> _THE PROBLEM_
Please write out the material that follows, exactly as it stands.

(Structured object records)

________________________

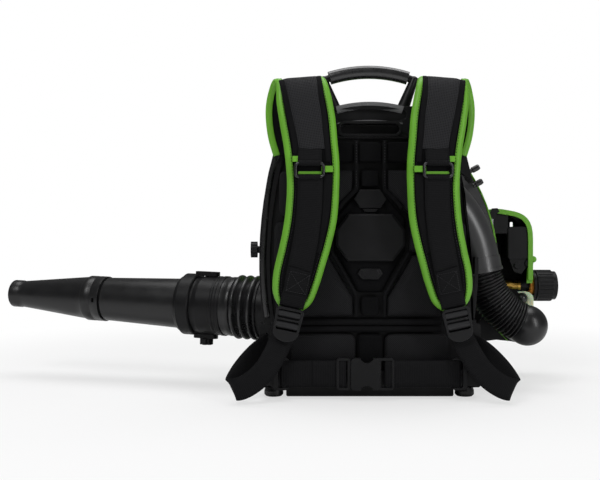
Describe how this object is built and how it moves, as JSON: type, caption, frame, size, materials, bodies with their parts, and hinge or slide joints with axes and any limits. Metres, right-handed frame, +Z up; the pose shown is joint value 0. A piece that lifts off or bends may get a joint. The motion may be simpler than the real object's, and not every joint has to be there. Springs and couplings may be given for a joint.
{
  "type": "backpack leaf blower",
  "caption": "Backpack leaf blower with padded harness frame, ribbed intake duct and hose, scroll fan, two-stroke engine under a green cover, bellows and blower tube with tapered nozzle.",
  "frame": {"origin": "on the floor, at the centre of the four feet's screw holes", "axes": "+X to the right for someone facing the harness, +Y away from the wearer towards the engine, +Z up"},
  "size_m": [1.0623, 0.3935, 0.555],
  "materials": {
    "black_plastic": "moulded, fine grain",
    "gloss_black": "semi gloss",
    "grip_rubber": "soft grained",
    "rubber": "matt rubber",
    "pad_fabric": "woven nylon",
    "mesh_fabric": "spacer mesh",
    "webbing": "woven polypropylene",
    "ring_steel": "dark plated",
    "impeller_plastic": "glass filled nylon",
    "duct_plastic": "satin",
    "tube_plastic": "satin",
    "green_plastic": "satin, moulded",
    "cast_alloy": "as cast",
    "steel": "plain",
    "tank_plastic": "translucent"
  },
  "bodies": {
    "pack": {"base_frame": "black_plastic", "rubber_feet": "rubber", "back_frame": "black_plastic", "handle_bar": "black_plastic", "handle_grip": "grip_rubber", "upper_pad": "pad_fabric", "spine_pad": "pad_fabric", "mesh_pads": "mesh_fabric", "side_pads": "pad_fabric", "badge_plate": "gloss_black", "lumbar_pad": "pad_fabric", "shoulder_strap_left": "mesh_fabric", "shoulder_strap_right": "mesh_fabric", "strap_rings": "ring_steel", "strap_webbing": "webbing", "adjuster_left": "black_plastic", "adjuster_right": "black_plastic", "tail_webbing_left": "webbing", "tail_webbing_right": "webbing", "belt_left": "webbing", "belt_right": "webbing", "belt_loops": "black_plastic", "buckle_socket": "black_plastic", "vibration_mounts": "rubber", "fan_housing_front": "black_plastic", "fan_housing_rear": "black_plastic", "inlet_guard": "black_plastic", "intake_duct": "duct_plastic", "intake_hose": "rubber", "intake_elbow": "duct_plastic", "elbow_bracket": "green_plastic", "crankcase": "cast_alloy", "cylinder": "cast_alloy", "spark_plug": "steel", "starter_cover": "green_plastic", "starter_rope": "webbing", "engine_cover": "green_plastic", "cowl_grille": "duct_plastic", "muffler": "steel", "carburettor": "cast_alloy", "air_cleaner": "black_plastic", "fuel_tank": "tank_plastic", "bellows": "rubber"},
    "rotor": {"impeller": "impeller_plastic", "crankshaft": "steel", "flywheel": "cast_alloy"},
    "piston": {"piston": "cast_alloy"},
    "starter_grip": {"starter_handle": "black_plastic"},
    "cap": {"fuel_cap": "black_plastic"},
    "primer": {"primer_bulb": "rubber"},
    "choke": {"choke_lever": "black_plastic"},
    "side_knob": {"frame_knob": "black_plastic"},
    "lower_tube": {"tube_cuff": "black_plastic", "tube_clamp": "black_plastic"},
    "tube_knob": {"clamp_knob": "black_plastic"},
    "upper_tube": {"blower_tube": "tube_plastic"},
    "tube_nozzle": {"nozzle": "tube_plastic"},
    "belt_plug": {"buckle_plug": "black_plastic"},
    "tab_upper": {"buckle_tab_upper": "black_plastic"},
    "tab_lower": {"buckle_tab_lower": "black_plastic"}
  },
  "joints": [
    {"name": "fan_spin", "type": "hinge", "parent": "pack", "child": "rotor", "pos_m": [0.006, 0, 0.225], "axis": [0, 1, 0], "continuous": true},
    {"name": "piston_stroke", "type": "slide", "parent": "pack", "child": "piston", "axis": [0, 0, 1], "range_m": [-0.036, 0]},
    {"name": "starter_pull", "type": "slide", "parent": "pack", "child": "starter_grip", "axis": [-0.9397, 0, 0.342], "range_m": [0, 0.5], "stiffness_N_per_m": 10, "deforming": ["starter_rope"]},
    {"name": "fuel_cap_turn", "type": "hinge", "parent": "pack", "child": "cap", "pos_m": [0.35, 0.079, 0.174], "axis": [1, 0, 0], "range_deg": [0, 360]},
    {"name": "primer_push", "type": "slide", "parent": "pack", "child": "primer", "axis": [0, 1, 0], "range_m": [0, 0.004], "stiffness_N_per_m": 400},
    {"name": "choke_turn", "type": "hinge", "parent": "pack", "child": "choke", "pos_m": [0.292, 0.054, 0.2186], "axis": [0, 1, 0], "range_deg": [0, 70]},
    {"name": "side_knob_turn", "type": "hinge", "parent": "pack", "child": "side_knob", "pos_m": [-0.19, -0.119, 0.245], "axis": [-1, 0, 0], "continuous": true},
    {"name": "tube_lift", "type": "hinge", "parent": "pack", "child": "lower_tube", "pos_m": [-0.21496, -0.02118, 0.14031], "axis": [0.2756, 0.9613, 0], "range_deg": [-10, 25], "deforming": ["bellows"]},
    {"name": "clamp_knob_turn", "type": "hinge", "parent": "lower_tube", "child": "tube_knob", "pos_m": [-0.2863, -0.00072, 0.07787], "axis": [-0.0335, 0.0096, -0.9994], "continuous": true},
    {"name": "tube_swivel", "type": "hinge", "parent": "lower_tube", "child": "upper_tube", "pos_m": [-0.31871, 0.00858, 0.14408], "axis": [-0.9607, 0.2755, 0.0349], "range_deg": [-180, 180]},
    {"name": "nozzle_twist", "type": "hinge", "parent": "upper_tube", "child": "tube_nozzle", "pos_m": [-0.49643, 0.05954, 0.15054], "axis": [-0.9607, 0.2755, 0.0349], "range_deg": [0, 30]},
    {"name": "buckle_release", "type": "slide", "parent": "pack", "child": "belt_plug", "axis": [-1, 0, 0], "range_m": [0, 0.045], "deforming": ["belt_left"]},
    {"name": "tab_upper_squeeze", "type": "hinge", "parent": "belt_plug", "child": "tab_upper", "pos_m": [-0.033, -0.17, 0.0548], "axis": [0, 1, 0], "range_deg": [0, 5], "stiffness_Nm_per_rad": 0.3},
    {"name": "tab_lower_squeeze", "type": "hinge", "parent": "belt_plug", "child": "tab_lower", "pos_m": [-0.033, -0.17, 0.0332], "axis": [0, -1, 0], "range_deg": [0, 5], "stiffness_Nm_per_rad": 0.3}
  ]
}
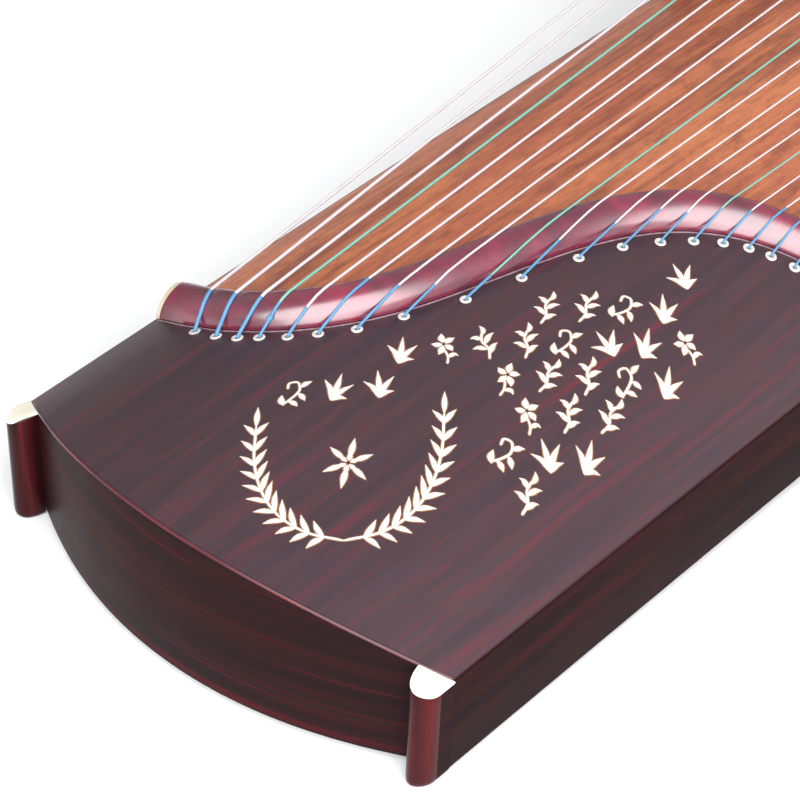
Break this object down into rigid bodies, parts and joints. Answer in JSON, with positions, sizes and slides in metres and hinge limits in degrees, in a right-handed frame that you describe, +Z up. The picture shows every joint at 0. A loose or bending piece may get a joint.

________________________

> _ANSWER TO THE TASK_
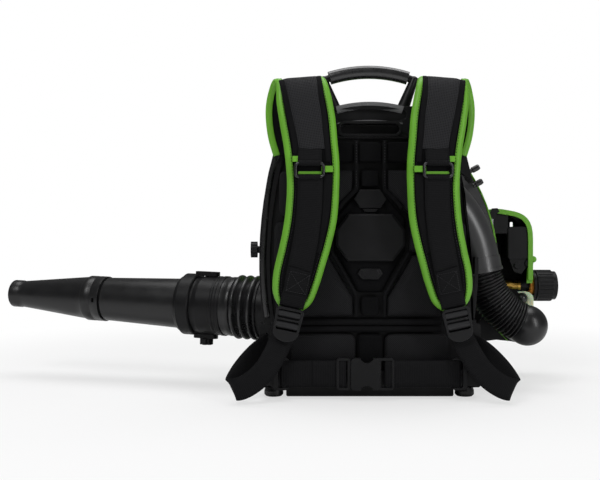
Describe how this object is built and how it moves, as JSON: type, caption, frame, size, materials, bodies with their parts, and hinge or slide joints with axes and any limits. Metres, right-handed frame, +Z up; the pose shown is joint value 0. A piece that lifts off or bends may get a joint. The motion may be simpler than the real object's, and not every joint has to be there. Springs and couplings may be given for a joint.
{
  "type": "backpack leaf blower",
  "caption": "Backpack leaf blower with padded harness frame, ribbed intake duct and hose, scroll fan, two-stroke engine under a green cover, bellows and blower tube with tapered nozzle.",
  "frame": {"origin": "on the floor, at the centre of the four feet's screw holes", "axes": "+X to the right for someone facing the harness, +Y away from the wearer towards the engine, +Z up"},
  "size_m": [1.0623, 0.3935, 0.555],
  "materials": {
    "black_plastic": "moulded, fine grain",
    "gloss_black": "semi gloss",
    "grip_rubber": "soft grained",
    "rubber": "matt rubber",
    "pad_fabric": "woven nylon",
    "mesh_fabric": "spacer mesh",
    "webbing": "woven polypropylene",
    "ring_steel": "dark plated",
    "impeller_plastic": "glass filled nylon",
    "duct_plastic": "satin",
    "tube_plastic": "satin",
    "green_plastic": "satin, moulded",
    "cast_alloy": "as cast",
    "steel": "plain",
    "tank_plastic": "translucent"
  },
  "bodies": {
    "pack": {"base_frame": "black_plastic", "rubber_feet": "rubber", "back_frame": "black_plastic", "handle_bar": "black_plastic", "handle_grip": "grip_rubber", "upper_pad": "pad_fabric", "spine_pad": "pad_fabric", "mesh_pads": "mesh_fabric", "side_pads": "pad_fabric", "badge_plate": "gloss_black", "lumbar_pad": "pad_fabric", "shoulder_strap_left": "mesh_fabric", "shoulder_strap_right": "mesh_fabric", "strap_rings": "ring_steel", "strap_webbing": "webbing", "adjuster_left": "black_plastic", "adjuster_right": "black_plastic", "tail_webbing_left": "webbing", "tail_webbing_right": "webbing", "belt_left": "webbing", "belt_right": "webbing", "belt_loops": "black_plastic", "buckle_socket": "black_plastic", "vibration_mounts": "rubber", "fan_housing_front": "black_plastic", "fan_housing_rear": "black_plastic", "inlet_guard": "black_plastic", "intake_duct": "duct_plastic", "intake_hose": "rubber", "intake_elbow": "duct_plastic", "elbow_bracket": "green_plastic", "crankcase": "cast_alloy", "cylinder": "cast_alloy", "spark_plug": "steel", "starter_cover": "green_plastic", "starter_rope": "webbing", "engine_cover": "green_plastic", "cowl_grille": "duct_plastic", "muffler": "steel", "carburettor": "cast_alloy", "air_cleaner": "black_plastic", "fuel_tank": "tank_plastic", "bellows": "rubber"},
    "rotor": {"impeller": "impeller_plastic", "crankshaft": "steel", "flywheel": "cast_alloy"},
    "piston": {"piston": "cast_alloy"},
    "starter_grip": {"starter_handle": "black_plastic"},
    "cap": {"fuel_cap": "black_plastic"},
    "primer": {"primer_bulb": "rubber"},
    "choke": {"choke_lever": "black_plastic"},
    "side_knob": {"frame_knob": "black_plastic"},
    "lower_tube": {"tube_cuff": "black_plastic", "tube_clamp": "black_plastic"},
    "tube_knob": {"clamp_knob": "black_plastic"},
    "upper_tube": {"blower_tube": "tube_plastic"},
    "tube_nozzle": {"nozzle": "tube_plastic"},
    "belt_plug": {"buckle_plug": "black_plastic"},
    "tab_upper": {"buckle_tab_upper": "black_plastic"},
    "tab_lower": {"buckle_tab_lower": "black_plastic"}
  },
  "joints": [
    {"name": "fan_spin", "type": "hinge", "parent": "pack", "child": "rotor", "pos_m": [0.006, 0, 0.225], "axis": [0, 1, 0], "continuous": true},
    {"name": "piston_stroke", "type": "slide", "parent": "pack", "child": "piston", "axis": [0, 0, 1], "range_m": [-0.036, 0]},
    {"name": "starter_pull", "type": "slide", "parent": "pack", "child": "starter_grip", "axis": [-0.9397, 0, 0.342], "range_m": [0, 0.5], "stiffness_N_per_m": 10, "deforming": ["starter_rope"]},
    {"name": "fuel_cap_turn", "type": "hinge", "parent": "pack", "child": "cap", "pos_m": [0.35, 0.079, 0.174], "axis": [1, 0, 0], "range_deg": [0, 360]},
    {"name": "primer_push", "type": "slide", "parent": "pack", "child": "primer", "axis": [0, 1, 0], "range_m": [0, 0.004], "stiffness_N_per_m": 400},
    {"name": "choke_turn", "type": "hinge", "parent": "pack", "child": "choke", "pos_m": [0.292, 0.054, 0.2186], "axis": [0, 1, 0], "range_deg": [0, 70]},
    {"name": "side_knob_turn", "type": "hinge", "parent": "pack", "child": "side_knob", "pos_m": [-0.19, -0.119, 0.245], "axis": [-1, 0, 0], "continuous": true},
    {"name": "tube_lift", "type": "hinge", "parent": "pack", "child": "lower_tube", "pos_m": [-0.21496, -0.02118, 0.14031], "axis": [0.2756, 0.9613, 0], "range_deg": [-10, 25], "deforming": ["bellows"]},
    {"name": "clamp_knob_turn", "type": "hinge", "parent": "lower_tube", "child": "tube_knob", "pos_m": [-0.2863, -0.00072, 0.07787], "axis": [-0.0335, 0.0096, -0.9994], "continuous": true},
    {"name": "tube_swivel", "type": "hinge", "parent": "lower_tube", "child": "upper_tube", "pos_m": [-0.31871, 0.00858, 0.14408], "axis": [-0.9607, 0.2755, 0.0349], "range_deg": [-180, 180]},
    {"name": "nozzle_twist", "type": "hinge", "parent": "upper_tube", "child": "tube_nozzle", "pos_m": [-0.49643, 0.05954, 0.15054], "axis": [-0.9607, 0.2755, 0.0349], "range_deg": [0, 30]},
    {"name": "buckle_release", "type": "slide", "parent": "pack", "child": "belt_plug", "axis": [-1, 0, 0], "range_m": [0, 0.045], "deforming": ["belt_left"]},
    {"name": "tab_upper_squeeze", "type": "hinge", "parent": "belt_plug", "child": "tab_upper", "pos_m": [-0.033, -0.17, 0.0548], "axis": [0, 1, 0], "range_deg": [0, 5], "stiffness_Nm_per_rad": 0.3},
    {"name": "tab_lower_squeeze", "type": "hinge", "parent": "belt_plug", "child": "tab_lower", "pos_m": [-0.033, -0.17, 0.0332], "axis": [0, -1, 0], "range_deg": [0, 5], "stiffness_Nm_per_rad": 0.3}
  ]
}
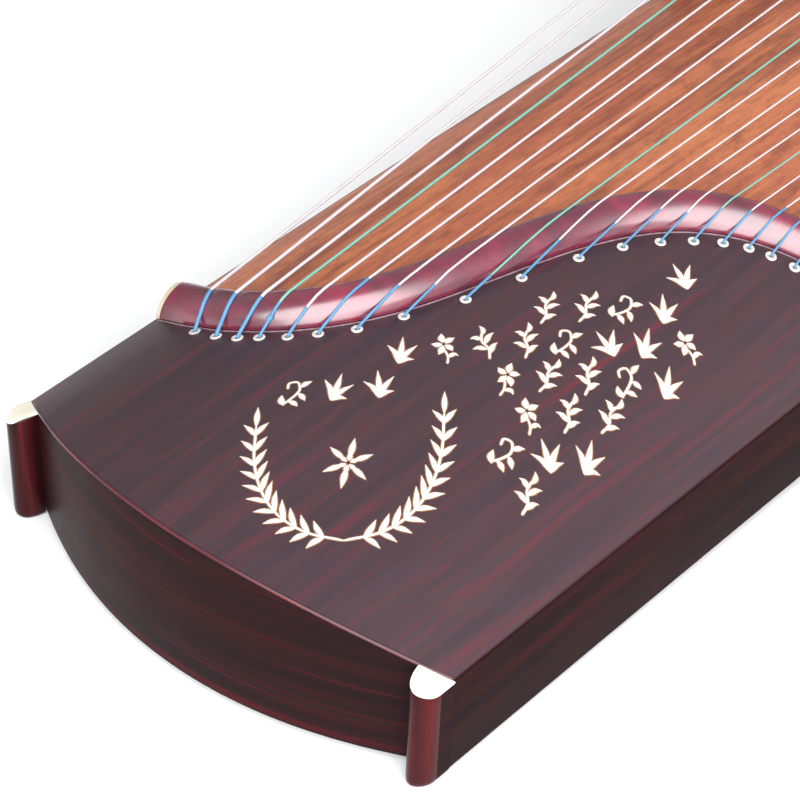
Break this object down into rigid bodies, parts and joints. Answer in JSON, with positions, sizes and slides in metres and hinge limits in degrees, in a right-handed frame that you describe, +Z up. The picture shows every joint at 0. A loose or bending piece may get a joint.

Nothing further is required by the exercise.